### Object data in JSON:
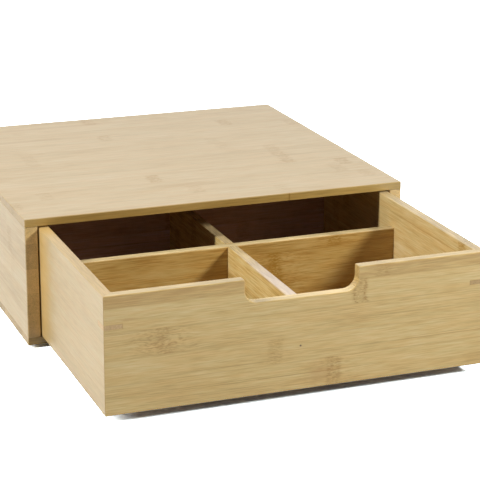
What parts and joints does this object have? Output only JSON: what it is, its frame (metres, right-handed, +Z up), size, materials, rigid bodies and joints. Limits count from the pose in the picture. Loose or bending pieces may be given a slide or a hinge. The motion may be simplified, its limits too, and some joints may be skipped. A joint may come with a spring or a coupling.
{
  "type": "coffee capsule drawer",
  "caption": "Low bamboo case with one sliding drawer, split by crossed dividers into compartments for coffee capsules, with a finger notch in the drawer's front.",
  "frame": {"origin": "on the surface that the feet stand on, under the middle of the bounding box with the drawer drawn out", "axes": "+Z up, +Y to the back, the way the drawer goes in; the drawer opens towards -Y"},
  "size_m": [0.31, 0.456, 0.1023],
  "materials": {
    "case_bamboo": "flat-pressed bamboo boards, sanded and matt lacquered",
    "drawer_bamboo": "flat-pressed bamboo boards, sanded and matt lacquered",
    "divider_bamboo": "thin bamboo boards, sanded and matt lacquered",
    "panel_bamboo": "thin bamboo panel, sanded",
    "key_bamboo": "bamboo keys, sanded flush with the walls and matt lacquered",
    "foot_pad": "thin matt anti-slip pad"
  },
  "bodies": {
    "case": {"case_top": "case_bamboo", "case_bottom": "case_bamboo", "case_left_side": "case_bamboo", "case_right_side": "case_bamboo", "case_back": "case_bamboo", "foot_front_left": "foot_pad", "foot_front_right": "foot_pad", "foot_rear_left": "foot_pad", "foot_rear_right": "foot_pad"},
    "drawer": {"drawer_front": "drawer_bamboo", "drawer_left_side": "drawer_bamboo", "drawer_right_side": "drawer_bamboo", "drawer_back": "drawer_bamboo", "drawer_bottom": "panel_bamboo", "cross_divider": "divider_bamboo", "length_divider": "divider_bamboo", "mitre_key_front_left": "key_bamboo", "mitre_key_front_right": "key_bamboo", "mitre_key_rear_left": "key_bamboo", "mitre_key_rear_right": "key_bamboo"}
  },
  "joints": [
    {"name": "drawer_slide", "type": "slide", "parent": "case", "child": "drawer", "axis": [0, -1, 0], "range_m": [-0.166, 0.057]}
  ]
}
---
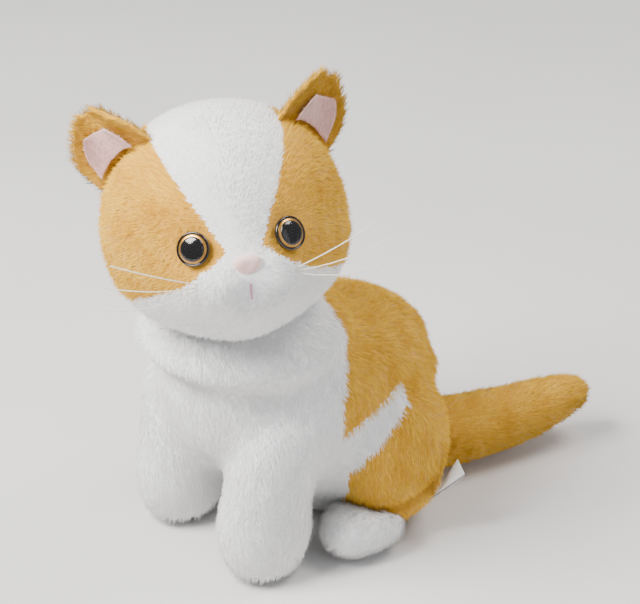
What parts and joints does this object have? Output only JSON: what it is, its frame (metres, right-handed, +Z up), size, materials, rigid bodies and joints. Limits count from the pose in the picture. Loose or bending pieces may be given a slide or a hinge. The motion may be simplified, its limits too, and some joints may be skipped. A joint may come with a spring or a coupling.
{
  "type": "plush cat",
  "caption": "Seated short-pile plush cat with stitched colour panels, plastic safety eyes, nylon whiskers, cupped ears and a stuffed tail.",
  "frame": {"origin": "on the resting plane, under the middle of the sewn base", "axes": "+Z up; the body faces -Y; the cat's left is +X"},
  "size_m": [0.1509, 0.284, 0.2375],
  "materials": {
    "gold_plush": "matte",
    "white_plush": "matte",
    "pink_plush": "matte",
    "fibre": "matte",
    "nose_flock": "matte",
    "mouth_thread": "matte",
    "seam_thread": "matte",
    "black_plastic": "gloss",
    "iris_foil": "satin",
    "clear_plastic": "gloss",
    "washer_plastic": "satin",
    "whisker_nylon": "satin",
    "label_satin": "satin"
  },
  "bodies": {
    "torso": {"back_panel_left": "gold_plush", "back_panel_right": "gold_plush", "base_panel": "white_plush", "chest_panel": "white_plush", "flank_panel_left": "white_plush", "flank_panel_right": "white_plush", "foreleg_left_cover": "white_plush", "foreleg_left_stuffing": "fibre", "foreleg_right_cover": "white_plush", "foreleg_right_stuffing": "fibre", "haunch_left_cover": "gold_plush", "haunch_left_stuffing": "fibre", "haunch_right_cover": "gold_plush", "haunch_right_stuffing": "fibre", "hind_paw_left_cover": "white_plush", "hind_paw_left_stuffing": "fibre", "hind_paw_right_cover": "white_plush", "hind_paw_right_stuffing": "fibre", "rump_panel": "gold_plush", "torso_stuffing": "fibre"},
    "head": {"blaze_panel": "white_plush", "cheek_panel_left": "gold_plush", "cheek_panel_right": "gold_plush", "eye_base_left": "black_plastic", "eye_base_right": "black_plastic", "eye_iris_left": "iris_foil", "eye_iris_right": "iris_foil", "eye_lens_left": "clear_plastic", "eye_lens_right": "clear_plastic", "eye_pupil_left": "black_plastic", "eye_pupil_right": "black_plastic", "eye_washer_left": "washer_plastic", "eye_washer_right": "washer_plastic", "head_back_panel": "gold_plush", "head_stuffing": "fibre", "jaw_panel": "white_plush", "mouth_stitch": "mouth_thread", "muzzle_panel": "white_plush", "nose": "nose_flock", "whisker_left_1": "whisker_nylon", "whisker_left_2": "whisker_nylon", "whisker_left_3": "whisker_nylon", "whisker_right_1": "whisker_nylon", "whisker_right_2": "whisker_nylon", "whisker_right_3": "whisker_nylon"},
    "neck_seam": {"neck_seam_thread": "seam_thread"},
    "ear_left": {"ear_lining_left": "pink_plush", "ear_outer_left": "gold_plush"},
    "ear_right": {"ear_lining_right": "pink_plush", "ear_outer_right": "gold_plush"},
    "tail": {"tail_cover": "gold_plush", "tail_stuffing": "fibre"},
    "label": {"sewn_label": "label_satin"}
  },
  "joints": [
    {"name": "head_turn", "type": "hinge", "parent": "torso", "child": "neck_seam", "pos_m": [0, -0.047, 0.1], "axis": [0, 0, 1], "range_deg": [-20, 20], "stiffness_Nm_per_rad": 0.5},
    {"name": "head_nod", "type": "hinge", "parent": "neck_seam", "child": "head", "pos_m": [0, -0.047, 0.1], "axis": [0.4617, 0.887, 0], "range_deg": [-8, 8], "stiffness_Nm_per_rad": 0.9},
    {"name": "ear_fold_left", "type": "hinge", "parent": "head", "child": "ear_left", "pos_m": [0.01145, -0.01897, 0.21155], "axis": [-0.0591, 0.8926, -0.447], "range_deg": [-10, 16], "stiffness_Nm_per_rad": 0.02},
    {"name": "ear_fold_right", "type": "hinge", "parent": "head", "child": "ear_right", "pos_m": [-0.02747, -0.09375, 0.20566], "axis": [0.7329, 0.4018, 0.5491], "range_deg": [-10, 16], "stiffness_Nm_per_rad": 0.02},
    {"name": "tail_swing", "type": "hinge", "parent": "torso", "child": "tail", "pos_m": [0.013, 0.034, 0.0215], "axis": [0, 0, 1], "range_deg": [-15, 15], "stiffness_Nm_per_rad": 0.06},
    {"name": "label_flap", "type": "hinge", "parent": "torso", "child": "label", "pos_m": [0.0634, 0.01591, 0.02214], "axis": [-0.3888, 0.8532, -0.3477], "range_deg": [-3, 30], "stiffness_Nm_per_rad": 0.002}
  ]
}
==
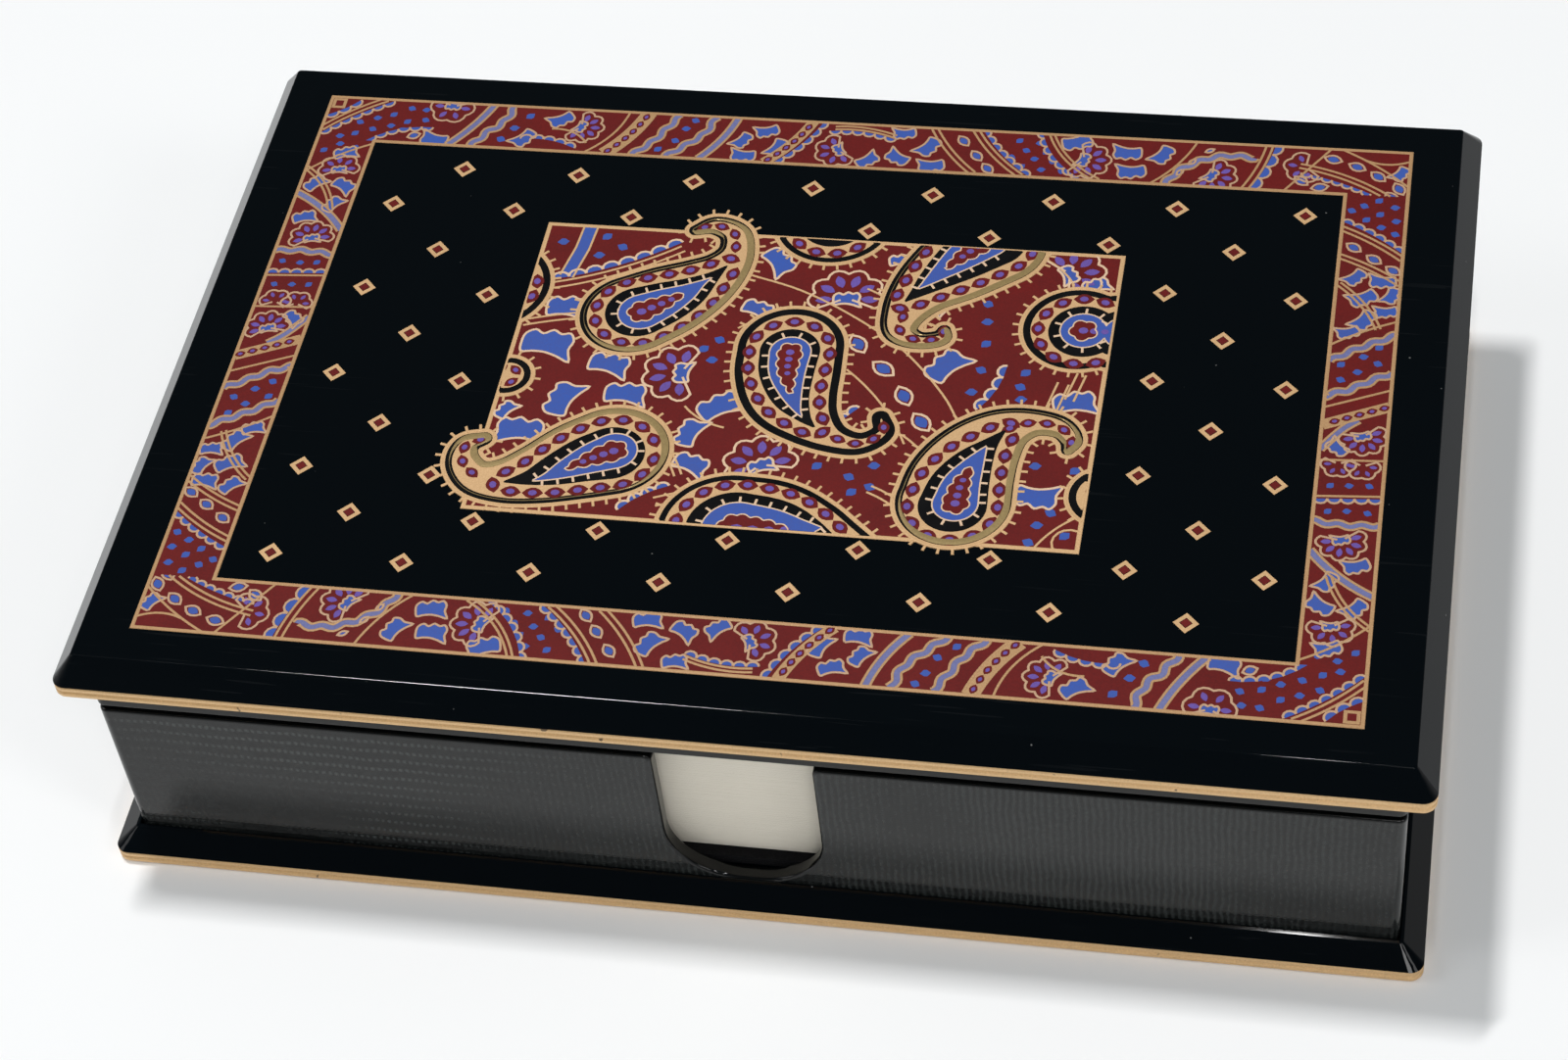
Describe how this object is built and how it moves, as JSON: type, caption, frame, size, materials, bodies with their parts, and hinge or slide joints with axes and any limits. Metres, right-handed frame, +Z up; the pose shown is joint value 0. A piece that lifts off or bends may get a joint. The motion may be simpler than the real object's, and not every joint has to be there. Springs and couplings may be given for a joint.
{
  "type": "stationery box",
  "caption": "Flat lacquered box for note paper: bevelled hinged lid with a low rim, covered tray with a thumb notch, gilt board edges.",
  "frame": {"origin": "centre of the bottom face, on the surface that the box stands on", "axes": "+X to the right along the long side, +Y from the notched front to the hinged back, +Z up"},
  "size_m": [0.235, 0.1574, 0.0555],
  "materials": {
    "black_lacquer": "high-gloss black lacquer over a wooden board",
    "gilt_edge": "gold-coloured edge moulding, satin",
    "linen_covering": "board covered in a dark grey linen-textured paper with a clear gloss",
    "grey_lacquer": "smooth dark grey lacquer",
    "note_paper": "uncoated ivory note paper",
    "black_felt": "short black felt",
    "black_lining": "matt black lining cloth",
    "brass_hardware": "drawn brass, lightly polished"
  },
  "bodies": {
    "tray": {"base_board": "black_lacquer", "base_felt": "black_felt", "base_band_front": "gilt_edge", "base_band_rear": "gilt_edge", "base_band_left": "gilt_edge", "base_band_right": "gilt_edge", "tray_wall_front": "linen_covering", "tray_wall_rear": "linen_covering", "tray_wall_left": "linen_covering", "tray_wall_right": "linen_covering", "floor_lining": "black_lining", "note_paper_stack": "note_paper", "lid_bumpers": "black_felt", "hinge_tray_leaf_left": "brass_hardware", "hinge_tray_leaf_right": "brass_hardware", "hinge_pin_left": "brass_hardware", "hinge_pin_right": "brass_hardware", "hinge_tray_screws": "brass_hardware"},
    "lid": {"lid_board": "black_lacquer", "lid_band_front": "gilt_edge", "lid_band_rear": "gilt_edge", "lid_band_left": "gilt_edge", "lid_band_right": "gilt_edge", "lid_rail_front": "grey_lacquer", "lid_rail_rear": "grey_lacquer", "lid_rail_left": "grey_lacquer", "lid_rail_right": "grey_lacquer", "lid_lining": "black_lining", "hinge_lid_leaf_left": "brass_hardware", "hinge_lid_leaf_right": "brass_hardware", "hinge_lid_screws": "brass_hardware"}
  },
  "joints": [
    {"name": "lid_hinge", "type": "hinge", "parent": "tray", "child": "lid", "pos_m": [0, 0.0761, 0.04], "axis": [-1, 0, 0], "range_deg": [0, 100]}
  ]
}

### AIM OF THE EXERCISE:
Show the lines of the records that contain the word "slide".

### SOLVED EXERCISE:
What parts and joints does this object have? Output only JSON: what it is, its frame (metres, right-handed, +Z up), size, materials, rigid bodies and joints. Limits count from the pose in the picture. Loose or bending pieces may be given a slide or a hinge. The motion may be simplified, its limits too, and some joints may be skipped. A joint may come with a spring or a coupling.
    {"name": "drawer_slide", "type": "slide", "parent": "case", "child": "drawer", "axis": [0, -1, 0], "range_m": [-0.166, 0.057]}
What parts and joints does this object have? Output only JSON: what it is, its frame (metres, right-handed, +Z up), size, materials, rigid bodies and joints. Limits count from the pose in the picture. Loose or bending pieces may be given a slide or a hinge. The motion may be simplified, its limits too, and some joints may be skipped. A joint may come with a spring or a coupling.
Describe how this object is built and how it moves, as JSON: type, caption, frame, size, materials, bodies with their parts, and hinge or slide joints with axes and any limits. Metres, right-handed frame, +Z up; the pose shown is joint value 0. A piece that lifts off or bends may get a joint. The motion may be simpler than the real object's, and not every joint has to be there. Springs and couplings may be given for a joint.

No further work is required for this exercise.